Of course, Uribe is not the only critic of the negotiations in Havana. Members of the military command are skeptical of it as well, and Santos’ support for a military justice reform law (which was struck down by the Supreme Court in October) was partially designed to ease their concerns. Ever since peace talks began, the Santos administration has repeatedly battled perceptions in the army command that an eventual peace deal would give amnesty to guerrillas while leaving them vulnerable to prosecution in civilian courts for human rights abuses.

El Espectador reports that a source in the intelligence service told one of its journalists that the surveillance program had been orchestrated by a powerful class of retired generals and colonels, known as the “Generation of the ‘70s.” Their objective, according to the paper, was to put pressure on Santos to “change the rules” of the peace talks or, failing that, cause them to derail.

Heads have already begun to roll in the military as a result of the Semana report. Two generals, including army intelligence chief Mauricio Ricardo Zuñiga and cyber intelligence head Jorge Zuluaga, have been relieved from duty. With the government investigation only just beginning, no doubt others will follow.

News Briefs
  • According to Costa Rica’s La Nacion, insurgent PAC presidential candidate Luis Guillermo Solis will enter the second round the race with far more campaign resources than his rival, Johnny Araya of the ruling PLN. Because the PAC spent only a third of the ruling party’s budget on the first round in the campaign, it will be eligible for far more public campaign funding than the PLN. Araya’s campaign, meanwhile, will have to seek donations to supplement its funding, according to the paper. Meanwhile, in an interview with Reuters, Solis told the news agency that he would push for tax increases late in his term if he won the vote, in order to address the country’s growing government debt.
  • The Miami Herald reports that Haitian President Michel Martelly has arrived in Washington DC for meetings with lawmakers on Capitol Hill today. At the top of the agenda, according to the paper, will be the country’s long-delayed elections, with opposition  legislators and the Obama administration alike planning on pressuring the leader to hold a vote in the near future.
  • In the latest high-profile setback for security in Rio de Janeiro and the city’s “pacification” project, at least six people were killed in a shootout as officers attempted to apprehend suspects in the earlier shooting of a policeman. For the Wall Street Journal, the incident -- combined with violent headlines in São Paulo -- question Brazil’s readiness for the World Cup.
  • Speaking in Morelia, Michoacan yesterday, Mexican President Enrique Peña Nieto announced that the federal government would invest some $3.4 billion in economic and infrastructure development programs in the troubled state this year. Milenio reports that the president also committed himself to personally visiting Michoacan at least 12 times this year, to assess the progress of these efforts.
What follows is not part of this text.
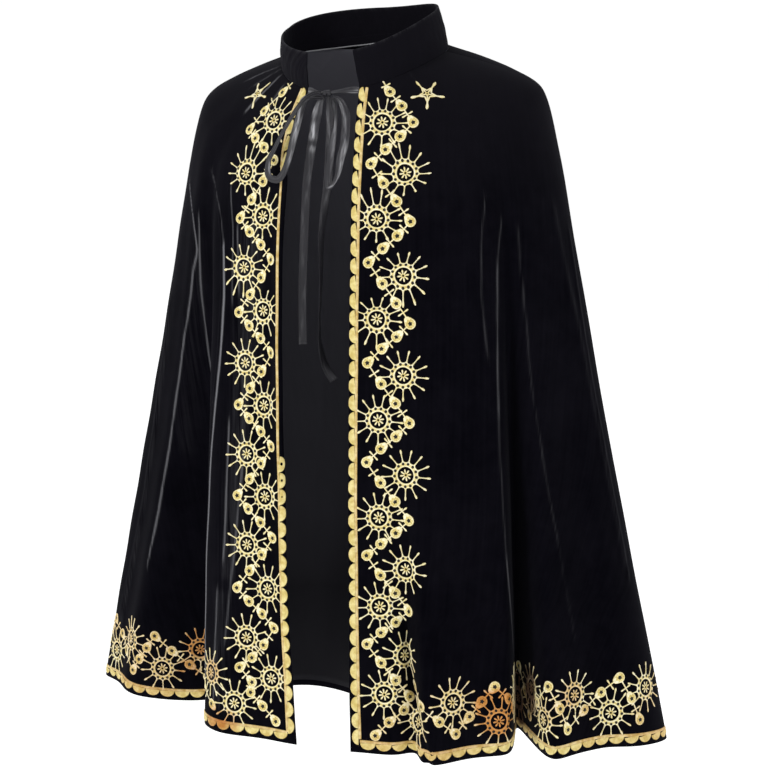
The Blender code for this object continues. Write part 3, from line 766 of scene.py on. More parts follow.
# centre lines in millimetres: x, y, z, width, which way the ribbon faces in degrees
ribbons = {
    "bow_loop_right": (
        (-8, -109.6, -54.4, 4, -10), (-17, -110.3, -53.8, 4.5, -10), (-24, -110.9, -53.6, 5.5, -5),
        (-29.8, -112, -56.8, 7.5, 0), (-32.7, -113.4, -64.8, 8.5, 0), (-34.8, -115.5, -76, 9, 0),
        (-37.6, -118, -89.3, 9, 0), (-40.5, -120, -102.9, 9, -5), (-43.5, -121.6, -116.5, 8.5, -10),
        (-47.1, -122.6, -128.5, 8, -10), (-51.8, -123.2, -138.3, 8, -5), (-58.4, -123.6, -143.6, 8, 0),
        (-65.4, -123.6, -142, 8, 0), (-69.6, -123.2, -134, 8, -10), (-68.4, -122.6, -123, 8, -25),
        (-61.4, -122.2, -109.9, 8, -38), (-53.8, -121.4, -95.4, 8, -42), (-46.2, -120, -82.4, 8, -40),
        (-34.4, -117.9, -64.8, 6.5, -30), (-26, -116.3, -55.3, 4.5, -20), (-16.8, -114.8, -49.9, 3.5, -10),
        (-9, -113.4, -48.7, 3, 0),
    ),
    "bow_loop_left": (
        (3.4, -108.9, -54, 4, 10), (10, -111, -56, 4.5, 15), (15.7, -113, -61.3, 7, 20),
        (21.6, -116, -79, 9.5, 20), (20.6, -117.6, -101.6, 9.5, 10), (15.6, -117.6, -120.5, 9, 0),
        (12, -117, -137.3, 8, -20), (5, -116, -149.4, 6, -40), (-1.5, -113.2, -152, 6, -20),
        (-2.6, -110.9, -141.3, 8, 0), (-0.1, -109.8, -123.8, 9, 0), (2.6, -109, -101.3, 8, 5),
        (5.6, -108.2, -76.5, 5.5, 10), (4.6, -107.6, -62.3, 4, 10), (1.6, -107.2, -54.4, 3.5, 10),
    ),
    "tie_tail_short": (
        (-7.6, -106.8, -52.2, 4, 0), (-12.5, -106.6, -58.6, 7, 10), (-17, -106.6, -72, 11, 15),
        (-22.6, -106.6, -101.2, 10.5, 15), (-26.4, -106.6, -122.7, 10, 20),
        (-29.7, -106.6, -147.2, 9.5, 25), (-31.7, -106.6, -178.8, 9.5, 25),
        (-34.8, -106.6, -235.8, 9.5, 20), (-36.4, -106.6, -285.2, 9.5, 20), (-36, -106.6, -327.3, 9.5, 20),
    ),
    "tie_tail_long": (
        (-2.8, -107.4, -52.5, 4, 0), (-3.2, -105.2, -58, 5.5, 0), (-3.4, -102.8, -68.4, 8, 0),
        (-3.4, -102.4, -92, 9.5, 0), (-4.8, -102, -121.9, 9.5, 10), (-6.7, -102, -148, 9.5, 25),
        (-11.2, -102, -178.7, 9.5, 50), (-14.7, -102, -211.2, 9.5, 75), (-14.9, -102, -251.9, 9.5, 92),
        (-16.8, -102, -292.7, 9.5, 100), (-17.4, -102, -317.5, 9.5, 95), (-12.7, -102, -344.2, 9.5, 70),
        (-6, -102, -358.9, 9.5, 45), (0.5, -102, -367, 9.5, 30),
    ),
}
# painted highlight: how brightly each ribbon gleams along its length
gleam = {
    "bow_loop_right": (
        (0, 0.1), (0.066, 0.25), (0.1, 0.6), (0.15, 0.85), (0.2, 0.75), (0.26, 0.45), (0.31, 0.25),
        (0.36, 0.3), (0.4, 0.15), (0.45, 0.04), (0.48, 0.05), (0.51, 0.12), (0.546, 0.3), (0.58, 0.25),
        (0.61, 0.06), (0.65, 0.01), (0.92, 0.01), (0.96, 0.08), (1, 0.1),
    ),
    "bow_loop_left": (
        (0, 0.1), (0.05, 0.3), (0.1, 0.2), (0.16, 0.28), (0.22, 0.2), (0.27, 0.3), (0.33, 0.5),
        (0.38, 0.45), (0.43, 0.25), (0.5, 0.4), (0.54, 0.15), (0.6, 0.08), (0.67, 0.12), (0.74, 0.3),
        (0.8, 0.35), (0.88, 0.28), (0.95, 0.5), (1, 0.2),
    ),
    "tie_tail_short": (
        (0, 0.1), (0.03, 0.4), (0.07, 0.4), (0.1, 0.2), (0.135, 0.65), (0.17, 0.7), (0.195, 0.08),
        (0.215, 0.45), (0.24, 0.14), (0.4, 0.09), (0.7, 0.07), (1, 0.09),
    ),
    "tie_tail_long": (
        (0, 0.1), (0.1, 0.2), (0.25, 0.3), (0.35, 0.12), (0.5, 0.08), (0.62, 0.05), (0.75, 0.12),
        (0.85, 0.06), (1, 0.1),
    ),
}
ribbonLook = {
    "wall": 0.0004, "gathered": 8.8 * mm, "flatHalf": 4.5 * mm, "cup": 0.05, "pleat": 0.35,
    "cut": 0.01, "leastShare": 0.31,
}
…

More from the L.A. Times.
  • Following the Mexican government’s announcement that it would provide legal recognition to vigilante groups in Michoacan, numerous analysts have weighed in on the drawbacks of the decision. Animal Politico has a comprehensive roundup of both the positives and negatives of the move, according to a number of security policy experts (see an English translation via InSight Crime). The consensus seems to be that the decision is risky as the state will have to find a way to account for abuses committed by vigilantes. However, some contend that turning a blind eye to the militias, or -- even worse -- clashing with them, could have had the potential to complicate the violence in the state even further. 
  • Gustavo Gorriti, director of Peru’s IDL-Reporteros, offers a slightly cynical, realist take on the Mexican government's decision. Gorriti argues against claims that armed civilian militias have not been used successfully to promote the rule of law in Latin America, pointing to the Peruvian Rondas Campesinas as an example. According to him: “There is almost no example of a successful counterinsurgency experience, especially in rural areas, which did not organize, train and arm local militias.”
  • La Republica has an overview of the Inter-American Court of Human Rights trial held yesterday on Peru’s controversial Chavin de Huantar rescue mission, in which three detained rebels were allegedly executed by security forces. The government of Peru maintains that its operatives did not commit extrajudicial executions, as well as any failure to investigate the deaths.
  • Writing for the North American Congress on Latin America, Keane Bhatt has a solid -- if somewhat polemical -- critique of Human Rights Watch’s work in Latin America, arguing that it is shaped by a largely U.S.-centric lens of the region. While some of Bhatt’s argument seems overly focused on links within the HRW leadership and the Obama administration, his comparison of HRW’s work in the wake of Venezuelan leader Hugo Chavez’s death with its response to the death of Ethiopia’s Meles Zenawi is interesting. As he notes, while HRW was quick to emphasize Chavez’s authoritarian tendencies while overlooking his PSUV party’s electoral victories, its response to Zenawi’s death was decidedly more balanced, and did not discuss election fraud in the Ethiopian leader’s roughly two-decade rule.
  • Amnesty International has released a statement -- picked up by the AP -- denouncing the forced eviction of more than 200 families from a makeshift settlement known as Canaan on Monday. Police officers  fired their weapons into the air and deployed tear gas against residents, and at least three people were injured, according to the human rights group.
  • In The Economist’s “Economist Explains blog,” the magazine’s Mexico City bureau chief Henry Tricks offers a concise explanation of why El Salvador’s government helped facilitate a truce between the rival MS-13 and Barrio 18 street gangs. The analysis is insightful, but more interesting is that he takes the position that the truce is valuable despite the dangerously high profile it has given gang leaders. In his opinion, support for the ceasefire should be continued under the next Salvadoran administration, so long as it is supplemented with urban development and prevention programs aimed at keeping at-risk youth out of gangs.